WHAT THE TASK ASKS
Report how many lines below contain the word "from", and give only that number.

DATA
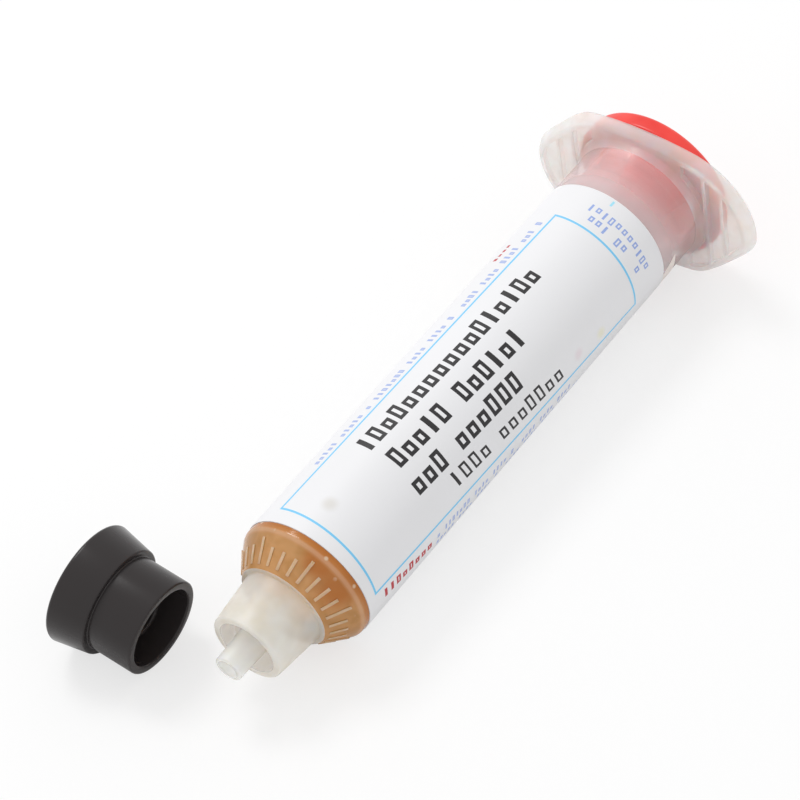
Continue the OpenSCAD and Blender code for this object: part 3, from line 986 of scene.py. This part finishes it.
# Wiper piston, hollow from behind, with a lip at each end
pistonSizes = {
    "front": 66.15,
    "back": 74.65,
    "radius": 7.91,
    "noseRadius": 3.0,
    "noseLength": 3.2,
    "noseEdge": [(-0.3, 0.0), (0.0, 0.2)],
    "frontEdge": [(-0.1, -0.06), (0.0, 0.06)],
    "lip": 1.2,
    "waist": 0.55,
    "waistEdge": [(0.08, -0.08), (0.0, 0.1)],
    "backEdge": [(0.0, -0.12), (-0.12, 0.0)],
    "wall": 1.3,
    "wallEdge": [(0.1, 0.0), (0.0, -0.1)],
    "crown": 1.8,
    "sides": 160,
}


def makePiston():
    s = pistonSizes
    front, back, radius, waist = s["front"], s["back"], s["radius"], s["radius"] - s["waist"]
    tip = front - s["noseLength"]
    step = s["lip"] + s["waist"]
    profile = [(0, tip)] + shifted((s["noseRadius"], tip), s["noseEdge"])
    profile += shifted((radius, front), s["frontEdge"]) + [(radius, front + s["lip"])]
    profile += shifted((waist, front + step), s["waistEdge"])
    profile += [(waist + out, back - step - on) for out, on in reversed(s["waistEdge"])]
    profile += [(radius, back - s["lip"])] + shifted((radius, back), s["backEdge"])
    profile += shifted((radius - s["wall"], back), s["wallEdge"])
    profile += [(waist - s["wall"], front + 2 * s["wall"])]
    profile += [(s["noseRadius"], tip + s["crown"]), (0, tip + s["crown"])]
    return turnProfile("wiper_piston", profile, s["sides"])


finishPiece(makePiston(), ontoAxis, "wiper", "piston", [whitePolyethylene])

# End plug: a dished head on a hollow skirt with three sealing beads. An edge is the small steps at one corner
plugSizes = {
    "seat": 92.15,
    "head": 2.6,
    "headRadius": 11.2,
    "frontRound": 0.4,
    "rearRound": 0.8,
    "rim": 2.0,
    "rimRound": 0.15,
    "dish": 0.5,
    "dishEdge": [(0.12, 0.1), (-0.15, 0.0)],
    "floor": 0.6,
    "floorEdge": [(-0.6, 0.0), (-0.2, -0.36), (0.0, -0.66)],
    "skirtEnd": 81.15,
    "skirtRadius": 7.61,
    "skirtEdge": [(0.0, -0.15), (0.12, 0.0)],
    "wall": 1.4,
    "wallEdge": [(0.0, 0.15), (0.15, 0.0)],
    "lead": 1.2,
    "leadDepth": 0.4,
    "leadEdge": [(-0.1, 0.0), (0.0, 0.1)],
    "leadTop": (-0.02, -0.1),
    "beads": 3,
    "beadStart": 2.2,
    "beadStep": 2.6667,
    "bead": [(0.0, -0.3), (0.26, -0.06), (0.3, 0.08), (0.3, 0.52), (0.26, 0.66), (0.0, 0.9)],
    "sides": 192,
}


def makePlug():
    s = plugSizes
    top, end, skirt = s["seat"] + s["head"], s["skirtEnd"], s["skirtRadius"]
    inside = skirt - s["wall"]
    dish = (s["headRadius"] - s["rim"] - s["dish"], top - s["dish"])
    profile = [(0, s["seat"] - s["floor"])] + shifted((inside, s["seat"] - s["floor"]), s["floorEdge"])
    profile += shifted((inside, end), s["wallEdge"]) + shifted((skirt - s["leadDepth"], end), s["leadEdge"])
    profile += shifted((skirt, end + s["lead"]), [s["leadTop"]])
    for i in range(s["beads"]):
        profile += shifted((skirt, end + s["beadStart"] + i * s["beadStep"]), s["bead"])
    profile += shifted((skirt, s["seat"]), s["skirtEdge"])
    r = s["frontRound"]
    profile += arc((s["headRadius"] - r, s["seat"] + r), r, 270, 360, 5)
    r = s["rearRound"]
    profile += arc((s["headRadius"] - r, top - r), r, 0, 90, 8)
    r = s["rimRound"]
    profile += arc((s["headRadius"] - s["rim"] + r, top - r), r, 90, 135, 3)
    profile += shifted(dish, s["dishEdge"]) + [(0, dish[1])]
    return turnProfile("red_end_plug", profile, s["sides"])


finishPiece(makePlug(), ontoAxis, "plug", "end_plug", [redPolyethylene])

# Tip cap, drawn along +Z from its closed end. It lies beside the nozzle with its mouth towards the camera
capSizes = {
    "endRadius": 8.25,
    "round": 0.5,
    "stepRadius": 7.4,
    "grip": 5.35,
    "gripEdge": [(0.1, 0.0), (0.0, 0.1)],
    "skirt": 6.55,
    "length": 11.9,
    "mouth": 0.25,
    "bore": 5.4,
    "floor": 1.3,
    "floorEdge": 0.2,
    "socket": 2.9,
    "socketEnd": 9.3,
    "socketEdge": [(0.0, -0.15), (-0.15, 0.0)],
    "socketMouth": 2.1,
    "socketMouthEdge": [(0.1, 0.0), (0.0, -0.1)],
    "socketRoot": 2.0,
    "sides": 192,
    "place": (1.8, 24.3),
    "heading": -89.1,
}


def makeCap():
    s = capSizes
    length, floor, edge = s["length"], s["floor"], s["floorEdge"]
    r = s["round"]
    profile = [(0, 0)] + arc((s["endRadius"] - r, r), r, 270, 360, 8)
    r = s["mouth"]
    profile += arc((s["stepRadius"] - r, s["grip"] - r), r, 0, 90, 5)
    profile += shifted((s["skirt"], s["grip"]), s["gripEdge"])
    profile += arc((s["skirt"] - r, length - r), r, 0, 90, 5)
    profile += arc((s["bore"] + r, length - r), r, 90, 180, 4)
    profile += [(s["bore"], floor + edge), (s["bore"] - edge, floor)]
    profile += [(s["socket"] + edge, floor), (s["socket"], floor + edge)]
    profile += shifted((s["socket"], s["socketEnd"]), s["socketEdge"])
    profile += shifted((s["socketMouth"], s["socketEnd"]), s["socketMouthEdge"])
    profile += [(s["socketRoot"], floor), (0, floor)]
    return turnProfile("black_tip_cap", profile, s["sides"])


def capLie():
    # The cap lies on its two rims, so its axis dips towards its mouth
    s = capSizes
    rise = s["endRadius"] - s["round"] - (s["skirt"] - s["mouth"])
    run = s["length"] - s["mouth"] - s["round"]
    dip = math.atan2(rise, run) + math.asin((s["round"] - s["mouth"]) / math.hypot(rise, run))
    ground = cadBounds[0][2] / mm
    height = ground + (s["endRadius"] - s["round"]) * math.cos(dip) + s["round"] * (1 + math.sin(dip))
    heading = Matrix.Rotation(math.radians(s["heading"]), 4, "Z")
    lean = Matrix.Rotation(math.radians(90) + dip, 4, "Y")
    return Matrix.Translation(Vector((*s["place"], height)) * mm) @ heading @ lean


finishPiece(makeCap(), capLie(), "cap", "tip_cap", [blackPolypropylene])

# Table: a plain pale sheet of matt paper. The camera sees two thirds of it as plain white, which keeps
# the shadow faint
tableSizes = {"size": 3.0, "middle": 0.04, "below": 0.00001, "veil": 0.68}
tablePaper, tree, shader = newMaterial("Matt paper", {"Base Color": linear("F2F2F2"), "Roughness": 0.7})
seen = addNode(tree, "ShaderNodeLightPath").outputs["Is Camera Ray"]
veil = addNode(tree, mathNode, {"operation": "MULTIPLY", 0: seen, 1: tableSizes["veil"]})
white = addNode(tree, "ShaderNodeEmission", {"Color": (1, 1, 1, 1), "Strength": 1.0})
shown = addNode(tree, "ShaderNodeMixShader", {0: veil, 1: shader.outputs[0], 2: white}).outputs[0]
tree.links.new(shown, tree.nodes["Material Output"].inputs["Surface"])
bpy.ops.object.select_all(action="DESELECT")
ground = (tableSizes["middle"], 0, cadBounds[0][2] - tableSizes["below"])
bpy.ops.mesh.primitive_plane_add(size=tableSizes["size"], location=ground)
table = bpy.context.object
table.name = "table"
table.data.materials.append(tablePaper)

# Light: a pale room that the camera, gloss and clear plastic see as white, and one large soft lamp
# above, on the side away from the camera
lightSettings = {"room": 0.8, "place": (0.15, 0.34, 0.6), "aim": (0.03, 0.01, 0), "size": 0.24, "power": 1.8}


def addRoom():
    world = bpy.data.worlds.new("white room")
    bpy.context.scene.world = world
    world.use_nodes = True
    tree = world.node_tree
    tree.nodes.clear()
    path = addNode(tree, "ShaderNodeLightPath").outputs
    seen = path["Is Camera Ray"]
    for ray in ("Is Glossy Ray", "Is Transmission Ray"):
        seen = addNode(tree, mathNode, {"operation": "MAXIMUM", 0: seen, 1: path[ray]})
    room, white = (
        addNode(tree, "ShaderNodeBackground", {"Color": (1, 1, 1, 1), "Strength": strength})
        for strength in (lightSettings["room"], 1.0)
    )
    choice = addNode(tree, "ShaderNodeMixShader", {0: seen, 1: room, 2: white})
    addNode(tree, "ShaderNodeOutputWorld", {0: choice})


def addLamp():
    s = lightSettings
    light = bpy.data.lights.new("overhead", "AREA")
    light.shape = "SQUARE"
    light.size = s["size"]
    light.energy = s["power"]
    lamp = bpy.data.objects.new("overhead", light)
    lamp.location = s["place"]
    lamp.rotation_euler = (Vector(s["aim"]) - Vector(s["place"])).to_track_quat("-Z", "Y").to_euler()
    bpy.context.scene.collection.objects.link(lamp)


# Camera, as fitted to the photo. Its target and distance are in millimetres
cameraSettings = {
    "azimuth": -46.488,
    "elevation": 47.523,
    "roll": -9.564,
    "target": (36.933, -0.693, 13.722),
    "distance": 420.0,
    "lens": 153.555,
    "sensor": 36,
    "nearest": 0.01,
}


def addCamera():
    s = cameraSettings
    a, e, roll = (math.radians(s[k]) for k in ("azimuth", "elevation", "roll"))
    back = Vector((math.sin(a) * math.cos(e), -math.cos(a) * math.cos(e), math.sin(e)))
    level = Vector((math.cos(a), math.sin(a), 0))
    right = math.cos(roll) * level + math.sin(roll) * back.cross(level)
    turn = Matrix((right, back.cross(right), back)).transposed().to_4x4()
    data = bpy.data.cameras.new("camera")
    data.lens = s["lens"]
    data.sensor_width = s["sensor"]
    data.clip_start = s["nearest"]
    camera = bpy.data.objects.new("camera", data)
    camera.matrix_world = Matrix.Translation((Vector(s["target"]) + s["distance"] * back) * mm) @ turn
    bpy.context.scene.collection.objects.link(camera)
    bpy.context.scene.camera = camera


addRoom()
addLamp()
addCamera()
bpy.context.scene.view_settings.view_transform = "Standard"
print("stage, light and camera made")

WRITTEN REPLY
4